Seattle Times staff reporter
"Harold & Kumar Escape from Guantanamo Bay," with John Cho, Kal Penn, Neil Patrick Harris, Rob Corddry. Written and directed by Jon Hurwitz and Hayden Schlossberg. 100 minutes. Rated R for strong crude and sexual content, graphic nudity, pervasive language and drug use. Several theaters.
Of course "bong" and "bomb" sound alike. Especially if someone with darker skin is talking.
That's what lands the two stoner heroes of 2004's well-liked "Harold & Kumar Go To White Castle" in Gitmo, accused of terrorism in a sequel that's not nearly as funny, even though it has the nerve to poke fun at worthy targets.
On a flight to Amsterdam (of course), to pursue the girl of Harold's (John Cho) dreams, Kumar (Kal Penn) tries to hit a homemade bong, and an idiot fed ("Daily Show" grad Rob Corddry) disappears 'em without due process even though the former's clearly Korean and the latter's clearly Indian — not the two nationalities most associated with wanting to blow up Yankee infidels.
They should have added "Quickly" to the title because the boys immediately escape torture (i.e., forced gay sex) and float back to the States for a politically incorrect odyssey that includes a "bottomless" party, Southern inbreds, the KKK and Neil Patrick Harris, their patron saint from the original. The goal: Texas, where Kumar's ex-girlfriend is marrying a highly connected, pot-hating, turtleneck-wearing right-winger who can get them off the hook.
Starting with a bowel movement and masturbation, the humor is more crude and outrageous — with plenty of nudity — than funny (not that those are mutually exclusive). Jon Hurwitz and Hayden Schlossberg, who wrote the original, directed as well as wrote this one, which makes you wonder how benevolent an influence the previous director, Danny Leiner, was.
While NPH is funny as a drug-and-sex-obsessed hetero version of himself, Corddry is painfully cartoonish as a moron who wipes with the Bill of Rights.
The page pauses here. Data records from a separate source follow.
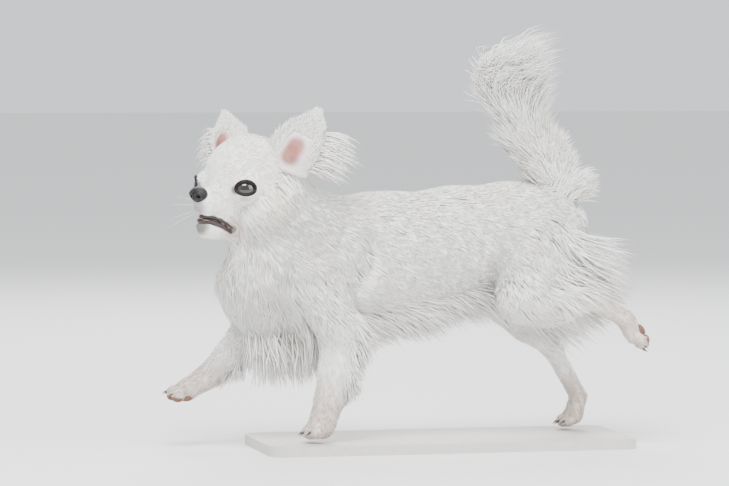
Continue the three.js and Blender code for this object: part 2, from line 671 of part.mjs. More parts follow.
grownFlesh.ear_left = earSolid(1, GAP);
grownFlesh.ear_right = earSolid(-1, GAP);
grownFlesh.tail = wrap(tailField, tailAxis, 10, 10, GAP);


Object.entries(coats).forEach(([name, regions]) => {
  const locks = regions.flatMap((region) => locksOver({ name, field: fields[name], axis: axes[name], ...region }));
  pieces[name][0] = largest(wasm.Manifold.union([pieces[name][0], ...locks]));
});
pieces.ear_left[0] = largest(wasm.Manifold.union([pieces.ear_left[0], ...earLocks(1)]));
pieces.ear_right[0] = largest(wasm.Manifold.union([pieces.ear_right[0], ...earLocks(-1)]));

Object.entries(pieces).forEach(([name, [solid, material]]) => dog.add(namedMesh(name, solid, material)));

function displayBase() {
  const outline = new THREE.Shape();
  const x = BASE.length / 2 - BASE.corner;
  const y = BASE.width / 2 - BASE.corner;
  [[x, y, 0], [-x, y, 90], [-x, -y, 180], [x, -y, 270]].forEach(([cx, cy, start]) => {
    outline.absarc(cx, cy, BASE.corner, (start * Math.PI) / 180, ((start + 90) * Math.PI) / 180);
  });
  const plate = new THREE.ExtrudeGeometry(outline, { depth: BASE.thick, bevelEnabled: false, curveSegments: 5 });
  const mesh = new THREE.Mesh(plate, baseMaterial());
  mesh.name = "stand_base";
  return mesh;
}

const chihuahua = new THREE.Group();
chihuahua.add(dog, displayBase());

export default chihuahua;
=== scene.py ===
import math

import bmesh
import bpy
import numpy as np
from mathutils import Matrix, Vector


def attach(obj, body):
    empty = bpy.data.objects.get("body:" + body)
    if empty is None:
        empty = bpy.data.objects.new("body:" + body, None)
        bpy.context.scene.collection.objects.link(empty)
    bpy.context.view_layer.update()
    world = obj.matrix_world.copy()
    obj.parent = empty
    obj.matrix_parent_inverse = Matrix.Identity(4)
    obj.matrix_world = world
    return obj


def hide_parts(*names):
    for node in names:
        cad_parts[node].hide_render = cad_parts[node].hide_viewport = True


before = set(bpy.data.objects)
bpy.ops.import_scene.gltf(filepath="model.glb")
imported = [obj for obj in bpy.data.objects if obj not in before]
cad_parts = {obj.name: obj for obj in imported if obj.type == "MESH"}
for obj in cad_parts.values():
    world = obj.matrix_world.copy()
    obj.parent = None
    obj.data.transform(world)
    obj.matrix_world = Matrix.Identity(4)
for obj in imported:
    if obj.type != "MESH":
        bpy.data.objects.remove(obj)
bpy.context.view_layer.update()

# Display base: a flat plate under the two paws that are down.
# It is one board cut to shape, sanded and sprayed in a plain warm grey.


class Socket:
    """One output of a shader node, so that maths on it reads as an expression."""

    def __init__(self, tree, link):
        self.tree = tree
        self.link = link

    def node(self, kind, settings=None, **values):
        """Adds a node: settings first, then its sockets, by name or by number as i0, i1 and so on."""
        made = self.tree.nodes.new("ShaderNode" + kind)
        for key, value in (settings or {}).items():
            setattr(made, key, value)
        names = [socket.name.replace(" ", "_") for socket in made.inputs]
        for key, value in values.items():
            numbered = key[0] == "i" and key[1:].isdigit()
            socket = made.inputs[int(key[1:]) if numbered else names.index(key)]
            if isinstance(value, Socket):
                self.tree.links.new(value.link, socket)
            else:
                socket.default_value = value
        return made

    def out(self, made, number=0):
        return Socket(self.tree, made.outputs[number])

    def maths(self, operation, a, b):
        return self.out(self.node("Math", {"operation": operation}, i0=a, i1=b))

    def __add__(self, other):
        return self.maths("ADD", self, other)

    def __radd__(self, other):
        return self.maths("ADD", other, self)

    def __sub__(self, other):
        return self.maths("SUBTRACT", self, other)

    def __rsub__(self, other):
        return self.maths("SUBTRACT", other, self)

    def __mul__(self, other):
        return self.maths("MULTIPLY", self, other)

    def __rmul__(self, other):
        return self.maths("MULTIPLY", other, self)

    def ramp(self, low, high):
        """Runs smoothly from 0 at the low value to 1 at the high one."""
        eased = {"interpolation_type": "SMOOTHSTEP"}
        return self.out(self.node("MapRange", eased, Value=self, From_Min=low, From_Max=high))

    def tint(self, first, second):
        """Colour that runs from first, where this is 0, to second, where it is 1."""
        made = self.node("Mix", {"data_type": "RGBA"}, i0=self, i6=first, i7=second)
        return self.out(made, 2)


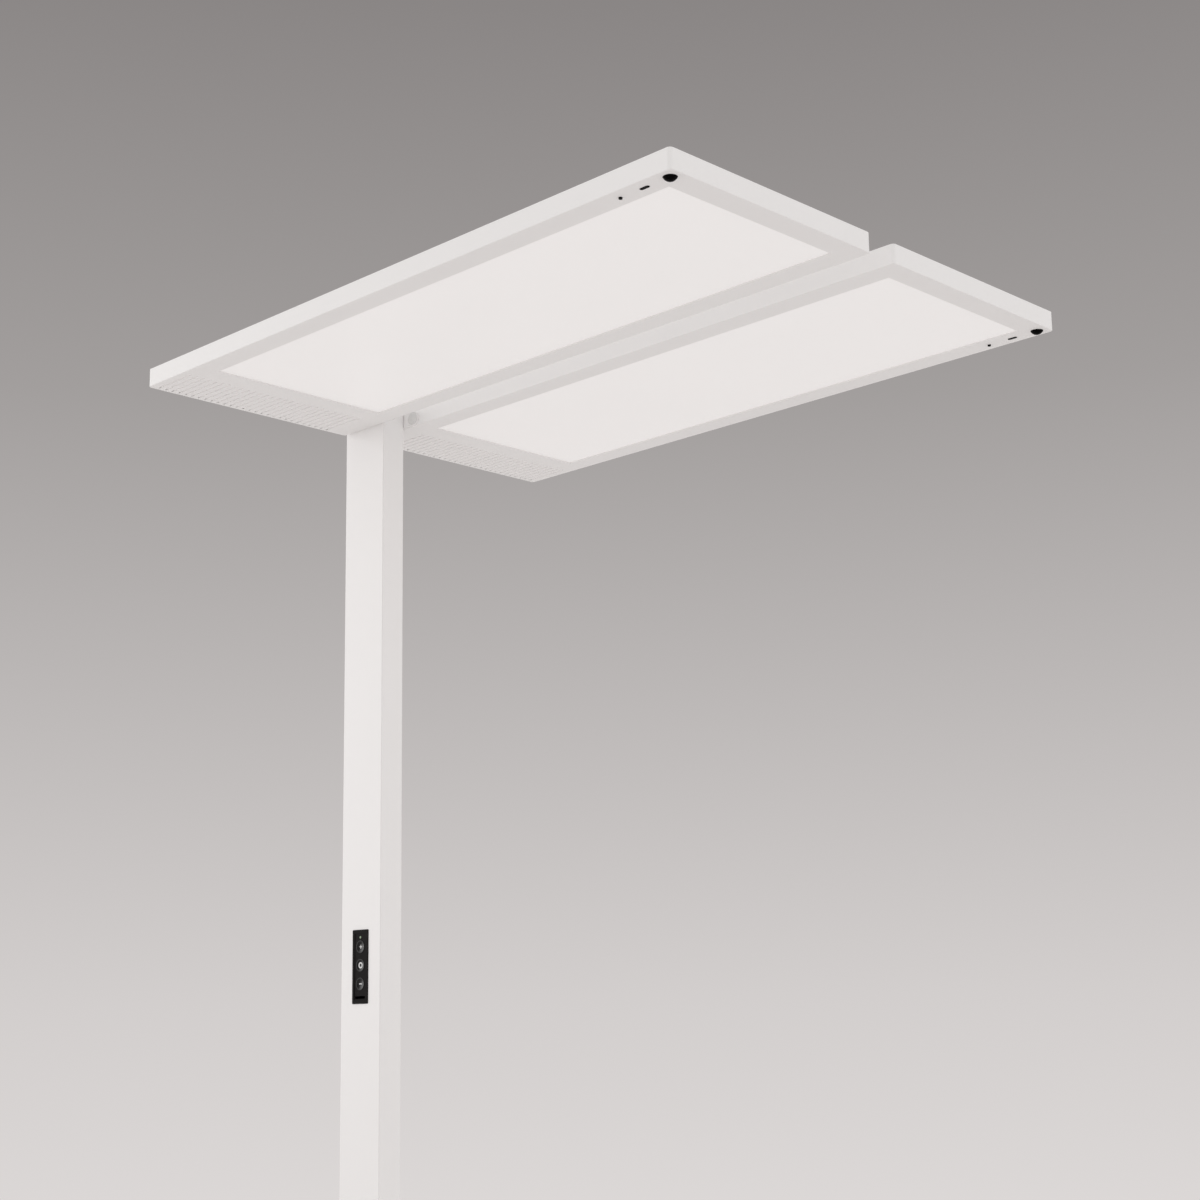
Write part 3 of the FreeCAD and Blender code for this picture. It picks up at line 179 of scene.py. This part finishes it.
class Nodes:
    """The nodes of one material, or of the world."""

    def __init__(self, owner):
        owner.use_nodes = True
        self.tree = owner.node_tree
        self.tree.nodes.clear()

    def add(self, kind, settings=None, sockets=None, output=0):
        """One node: its settings are set first, then the values or links of its sockets."""
        node = self.tree.nodes.new("ShaderNode" + kind)
        for name, value in (settings or {}).items():
            if name == "stops":
                self.set_stops(node.color_ramp, value)
            else:
                setattr(node, name, value)
        for key, value in (sockets or {}).items():
            if isinstance(value, Value):
                self.tree.links.new(value.socket, node.inputs[key])
            else:
                node.inputs[key].default_value = value
        return Value(self, node.outputs[output] if node.outputs else None)

    @staticmethod
    def set_stops(ramp, stops):
        while len(ramp.elements) < len(stops):
            ramp.elements.new(0.5)
        for element, (position, colour) in zip(ramp.elements, stops):
            element.position = position
            element.color = colour

    def mix(self, factor, first, second):
        """A colour between two colours: sockets 6 and 7 and output 2 of a Mix node hold colours."""
        return self.add("Mix", {"data_type": "RGBA"},
                        {0: factor, 6: rgba(first), 7: rgba(second)}, output=2)

    def tones(self, factor, colour, darker, lighter):
        """A colour from its darker to its lighter tone, both given as shares of it."""
        return self.mix(factor, shaded(colour, darker), shaded(colour, lighter))

    def place(self):
        """The point on the piece, in metres in the lamp's own frame."""
        return self.add("TexCoord", output="Object")

    def axes(self):
        """The place's x, y and z."""
        point = self.place()
        return [self.add("SeparateXYZ", {}, {0: point}, output=axis) for axis in "XYZ"]

    def noise(self, size, detail=2.0, stretch=None):
        """Noise from 0 to 1 whose patches are about that size, longer where stretch is over 1."""
        point = self.place()
        if stretch:
            scale = tuple(1.0 / s for s in stretch)
            point = self.add("Mapping", {"vector_type": "POINT"},
                             {"Vector": point, "Scale": scale})
        return self.add("TexNoise", {}, {"Vector": point, "Scale": 1.0 / size, "Detail": detail})

    def wave(self, value, pitch):
        """0 to 1 and back along value, once per pitch."""
        return self.add("Math", {"operation": "PINGPONG"}, {0: value * (2.0 / pitch), 1: 1.0})

    def bump(self, height, depth):
        return self.add("Bump", {}, {"Height": height, "Distance": depth})


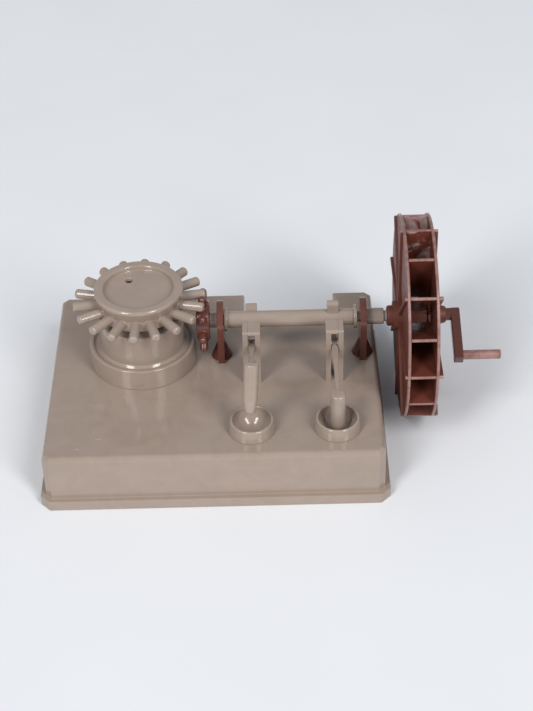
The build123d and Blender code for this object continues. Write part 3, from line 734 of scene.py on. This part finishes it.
@dataclass
class Mill(Assembly):
    """Round basin, fixed lower stone, and the pin wheel that turns on it."""

    hub_bore: float = 2.03
    basin_radius: float = 19.6
    basin_draft: float = 0.3
    basin_top: float = 30.3
    trough: float = 29.3
    rim_width: float = 1.2
    wall: float = 2.0
    dot_height: float = 2.6
    stone_radius: float = 15.4
    stone_foot: float = 0.8
    stone_top: float = 42.2
    neck_radius: float = 9.0
    neck_top: float = 44.6
    wheel_low: float = 44.8
    wheel_radius: float = 14.6
    wheel_flare: float = 1.4
    wheel_flank_top: float = 49.0
    wheel_top: float = 54.2
    wheel_wall: float = 1.4
    skirt_wall: float = 1.9
    dish_radius: float = 12.35
    dish_depth: float = 1.9
    hub_radius: float = 4.2
    turning_bore: float = 2.08
    pin_count: int = 18
    pin_radius: float = 1.75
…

After all the broad ridicule of the abuses of Homeland Security and the Patriot Act, torture, the loss of habeas corpus and cultural ignorance, here's what's odd: When H&K plop into the company of the man ultimately responsible for their plight, George W. Bush (James Adomian), he's played as a malapropism-spouting dope but basically a decent guy who likes to get high just like they do — and who helps them. It's as if the filmmakers were doing something that impaired their concentration and made them lose focus on something they started.